A Practical System Architecture for Contract Automation: Design and Uses
Emanuel Palm, Ulf Bodin, Olov Schelén
TL;DR
This paper argues that blockchain-based smart contracts are limited for real-world contracting due to legal interpretability and operational challenges, while traditional e-contracts lack machine readability and automation infrastructure. It proposes a pragmatic contract network architecture that uses Ricardian contracts with machine-readable parameters, enabling secure negotiation, automated execution, and non-repudiable audit trails without requiring global consensus. The authors detail contract templates and invocation, a negotiation state machine, and reference tracing to external data, and illustrate utility via four use cases: data data delivery, treasury management, order-driven manufacturing, and device on-boarding.
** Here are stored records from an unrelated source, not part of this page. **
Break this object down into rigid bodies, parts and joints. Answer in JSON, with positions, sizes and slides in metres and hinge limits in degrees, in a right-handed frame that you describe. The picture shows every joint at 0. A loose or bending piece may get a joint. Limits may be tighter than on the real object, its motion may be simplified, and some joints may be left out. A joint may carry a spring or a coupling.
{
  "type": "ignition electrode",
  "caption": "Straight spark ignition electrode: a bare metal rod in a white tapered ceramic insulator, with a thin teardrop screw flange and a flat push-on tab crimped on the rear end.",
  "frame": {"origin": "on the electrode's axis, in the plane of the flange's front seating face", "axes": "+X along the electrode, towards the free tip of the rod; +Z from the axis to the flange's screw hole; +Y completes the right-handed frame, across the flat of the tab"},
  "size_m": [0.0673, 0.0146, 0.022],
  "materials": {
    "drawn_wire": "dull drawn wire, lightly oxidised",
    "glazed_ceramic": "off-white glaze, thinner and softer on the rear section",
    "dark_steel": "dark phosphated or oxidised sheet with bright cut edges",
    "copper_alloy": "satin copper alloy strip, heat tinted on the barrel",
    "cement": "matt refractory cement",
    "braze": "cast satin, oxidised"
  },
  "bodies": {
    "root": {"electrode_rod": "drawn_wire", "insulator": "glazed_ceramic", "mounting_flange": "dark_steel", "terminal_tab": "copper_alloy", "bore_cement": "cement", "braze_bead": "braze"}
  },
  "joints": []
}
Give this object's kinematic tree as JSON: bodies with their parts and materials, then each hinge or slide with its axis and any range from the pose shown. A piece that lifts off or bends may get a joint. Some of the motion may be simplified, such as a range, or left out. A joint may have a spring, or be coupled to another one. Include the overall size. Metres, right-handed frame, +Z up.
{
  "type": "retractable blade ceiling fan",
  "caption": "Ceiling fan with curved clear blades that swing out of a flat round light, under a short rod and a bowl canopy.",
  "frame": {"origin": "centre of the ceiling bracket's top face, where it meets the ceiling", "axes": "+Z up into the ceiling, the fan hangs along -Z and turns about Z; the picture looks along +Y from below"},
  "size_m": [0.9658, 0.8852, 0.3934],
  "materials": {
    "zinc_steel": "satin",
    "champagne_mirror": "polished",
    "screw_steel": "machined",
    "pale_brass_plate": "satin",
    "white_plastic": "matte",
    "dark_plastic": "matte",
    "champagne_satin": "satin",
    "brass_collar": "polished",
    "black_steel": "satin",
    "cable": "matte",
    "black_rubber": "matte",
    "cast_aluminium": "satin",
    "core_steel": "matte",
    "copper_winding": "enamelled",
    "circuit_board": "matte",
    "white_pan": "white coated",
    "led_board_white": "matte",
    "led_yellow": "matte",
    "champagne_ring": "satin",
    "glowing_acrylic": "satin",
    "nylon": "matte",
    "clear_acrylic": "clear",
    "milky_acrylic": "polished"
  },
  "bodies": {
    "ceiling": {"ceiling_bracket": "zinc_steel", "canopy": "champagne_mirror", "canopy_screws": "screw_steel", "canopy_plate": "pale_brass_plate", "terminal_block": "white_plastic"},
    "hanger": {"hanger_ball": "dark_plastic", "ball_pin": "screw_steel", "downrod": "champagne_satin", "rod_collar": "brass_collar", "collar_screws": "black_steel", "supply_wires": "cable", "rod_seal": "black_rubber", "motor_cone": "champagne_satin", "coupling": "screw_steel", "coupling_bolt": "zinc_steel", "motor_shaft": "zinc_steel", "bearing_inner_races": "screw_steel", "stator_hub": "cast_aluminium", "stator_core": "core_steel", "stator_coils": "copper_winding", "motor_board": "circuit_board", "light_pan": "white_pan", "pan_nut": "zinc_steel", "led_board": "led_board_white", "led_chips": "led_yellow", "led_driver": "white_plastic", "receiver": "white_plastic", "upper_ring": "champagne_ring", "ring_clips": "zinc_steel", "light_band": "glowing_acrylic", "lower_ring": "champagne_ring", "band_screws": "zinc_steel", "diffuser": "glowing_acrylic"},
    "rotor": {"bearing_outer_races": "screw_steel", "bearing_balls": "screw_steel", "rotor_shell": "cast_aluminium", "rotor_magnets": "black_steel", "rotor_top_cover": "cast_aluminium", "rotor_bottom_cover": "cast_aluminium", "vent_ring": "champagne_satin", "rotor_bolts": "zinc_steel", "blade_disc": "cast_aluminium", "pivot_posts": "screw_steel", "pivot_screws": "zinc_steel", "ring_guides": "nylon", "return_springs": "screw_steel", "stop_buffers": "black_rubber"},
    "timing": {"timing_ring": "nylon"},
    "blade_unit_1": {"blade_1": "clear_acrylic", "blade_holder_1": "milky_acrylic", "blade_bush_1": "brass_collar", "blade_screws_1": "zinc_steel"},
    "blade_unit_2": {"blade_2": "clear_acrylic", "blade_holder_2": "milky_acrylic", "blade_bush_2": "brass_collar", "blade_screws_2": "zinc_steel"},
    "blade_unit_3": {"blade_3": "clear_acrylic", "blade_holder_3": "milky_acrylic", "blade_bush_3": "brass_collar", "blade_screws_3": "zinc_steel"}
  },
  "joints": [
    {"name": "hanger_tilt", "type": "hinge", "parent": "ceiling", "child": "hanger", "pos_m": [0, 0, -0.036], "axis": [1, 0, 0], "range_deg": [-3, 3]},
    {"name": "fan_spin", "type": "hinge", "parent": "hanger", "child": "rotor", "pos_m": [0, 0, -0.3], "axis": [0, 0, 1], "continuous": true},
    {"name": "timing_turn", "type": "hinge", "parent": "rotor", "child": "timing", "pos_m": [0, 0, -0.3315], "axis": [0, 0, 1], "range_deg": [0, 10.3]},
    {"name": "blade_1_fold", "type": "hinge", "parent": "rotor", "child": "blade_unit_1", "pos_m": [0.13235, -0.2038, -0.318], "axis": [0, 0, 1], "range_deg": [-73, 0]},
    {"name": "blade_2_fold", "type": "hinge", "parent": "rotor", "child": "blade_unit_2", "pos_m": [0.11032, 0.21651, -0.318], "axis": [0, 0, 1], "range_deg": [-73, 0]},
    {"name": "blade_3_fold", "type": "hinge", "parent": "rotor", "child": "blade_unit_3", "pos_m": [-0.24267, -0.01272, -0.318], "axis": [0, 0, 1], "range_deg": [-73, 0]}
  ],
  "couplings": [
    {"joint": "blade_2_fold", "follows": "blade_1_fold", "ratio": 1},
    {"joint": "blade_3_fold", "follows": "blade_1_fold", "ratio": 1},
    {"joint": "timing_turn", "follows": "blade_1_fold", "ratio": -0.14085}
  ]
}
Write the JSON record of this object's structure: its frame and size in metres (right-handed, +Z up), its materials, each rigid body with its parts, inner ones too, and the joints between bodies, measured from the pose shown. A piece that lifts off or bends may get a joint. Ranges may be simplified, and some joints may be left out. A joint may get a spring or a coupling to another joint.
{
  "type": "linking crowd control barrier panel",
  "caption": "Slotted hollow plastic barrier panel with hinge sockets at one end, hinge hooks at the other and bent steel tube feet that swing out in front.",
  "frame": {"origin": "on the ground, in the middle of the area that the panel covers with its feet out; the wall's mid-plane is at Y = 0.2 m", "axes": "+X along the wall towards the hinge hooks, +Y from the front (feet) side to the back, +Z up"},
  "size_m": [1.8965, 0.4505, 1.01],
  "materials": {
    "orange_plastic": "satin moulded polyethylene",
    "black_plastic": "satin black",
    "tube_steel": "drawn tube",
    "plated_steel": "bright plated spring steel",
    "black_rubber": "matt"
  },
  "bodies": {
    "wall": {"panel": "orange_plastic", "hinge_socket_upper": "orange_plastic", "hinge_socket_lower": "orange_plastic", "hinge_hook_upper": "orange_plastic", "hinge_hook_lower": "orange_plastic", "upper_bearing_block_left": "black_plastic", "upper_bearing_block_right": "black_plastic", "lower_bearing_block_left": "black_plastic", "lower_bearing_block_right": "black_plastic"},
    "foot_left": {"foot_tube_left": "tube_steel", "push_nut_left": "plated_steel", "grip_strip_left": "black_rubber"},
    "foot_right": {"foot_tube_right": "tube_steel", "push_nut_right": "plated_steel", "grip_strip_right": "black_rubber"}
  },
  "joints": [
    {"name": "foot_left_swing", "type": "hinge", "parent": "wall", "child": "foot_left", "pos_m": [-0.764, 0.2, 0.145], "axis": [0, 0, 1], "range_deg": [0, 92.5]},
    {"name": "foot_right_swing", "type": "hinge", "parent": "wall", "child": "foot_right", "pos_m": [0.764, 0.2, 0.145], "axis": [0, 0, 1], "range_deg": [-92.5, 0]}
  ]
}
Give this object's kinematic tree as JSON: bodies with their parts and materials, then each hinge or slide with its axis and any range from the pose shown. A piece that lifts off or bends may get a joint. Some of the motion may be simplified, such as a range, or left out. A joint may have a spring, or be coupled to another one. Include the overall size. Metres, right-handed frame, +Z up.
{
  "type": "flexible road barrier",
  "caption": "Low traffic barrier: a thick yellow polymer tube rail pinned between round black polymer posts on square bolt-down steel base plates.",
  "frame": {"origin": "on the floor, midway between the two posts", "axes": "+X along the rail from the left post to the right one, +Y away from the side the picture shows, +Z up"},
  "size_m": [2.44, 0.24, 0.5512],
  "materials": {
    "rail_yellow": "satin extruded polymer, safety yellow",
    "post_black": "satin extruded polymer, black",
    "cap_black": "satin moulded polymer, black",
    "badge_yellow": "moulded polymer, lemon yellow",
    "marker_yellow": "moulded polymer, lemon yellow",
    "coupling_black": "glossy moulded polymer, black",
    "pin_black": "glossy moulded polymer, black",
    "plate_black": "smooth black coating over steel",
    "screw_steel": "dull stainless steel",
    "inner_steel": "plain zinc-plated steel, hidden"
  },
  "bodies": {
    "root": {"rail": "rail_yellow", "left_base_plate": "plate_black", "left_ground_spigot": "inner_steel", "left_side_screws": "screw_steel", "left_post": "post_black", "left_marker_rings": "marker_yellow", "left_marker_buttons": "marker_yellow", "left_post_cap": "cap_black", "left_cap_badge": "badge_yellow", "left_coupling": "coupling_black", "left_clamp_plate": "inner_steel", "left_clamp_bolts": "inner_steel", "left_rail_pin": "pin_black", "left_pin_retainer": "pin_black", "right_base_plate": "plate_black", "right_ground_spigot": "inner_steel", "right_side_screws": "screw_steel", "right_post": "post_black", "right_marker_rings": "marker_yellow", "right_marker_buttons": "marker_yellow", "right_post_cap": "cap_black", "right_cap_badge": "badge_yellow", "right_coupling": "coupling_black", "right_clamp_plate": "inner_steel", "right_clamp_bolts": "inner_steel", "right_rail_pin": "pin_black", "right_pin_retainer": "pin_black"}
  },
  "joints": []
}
By examining realization strategies, trust models, and improvements such as state-transition contracts and digital identities, the work offers a practical pathway to scalable, automated contracting across industries while maintaining legal compatibility.
Abstract
While the blockchain-based smart contract has become a hot topic of research over the last decade, not the least in the context of Industry 4.0, it now has well-known legal and technical shortcomings that currently prohibit its real-world application. These shortcomings come from (1) that a smart contract is a computer program, not a document describing legal obligations, and (2) that blockchain-based systems are complicated to use and operate. In this paper, we present a refined and extended summary of our work taking key technologies from the blockchain sphere and applying them to the ricardian contract, which is a traditional contract in digital form with machine-readable parameters. By putting the ricardian contract in the context of our contract network architecture, we facilitate the infrastructure required for contracts to be offered, negotiated, performed, renegotiated and terminated in a completely digital and automatable fashion. Our architecture circumvents the legal issues of blockchains by facilitating an artifact very much alike a traditional contract, as well as its operational complexity by requiring consensus only between nodes representing directly involved parties. To demonstrate its utility, we also present how it could be used for (1) private data purchasing, (2) treasury management, (3) order-driven manufacturing and (4) automated device on-boarding.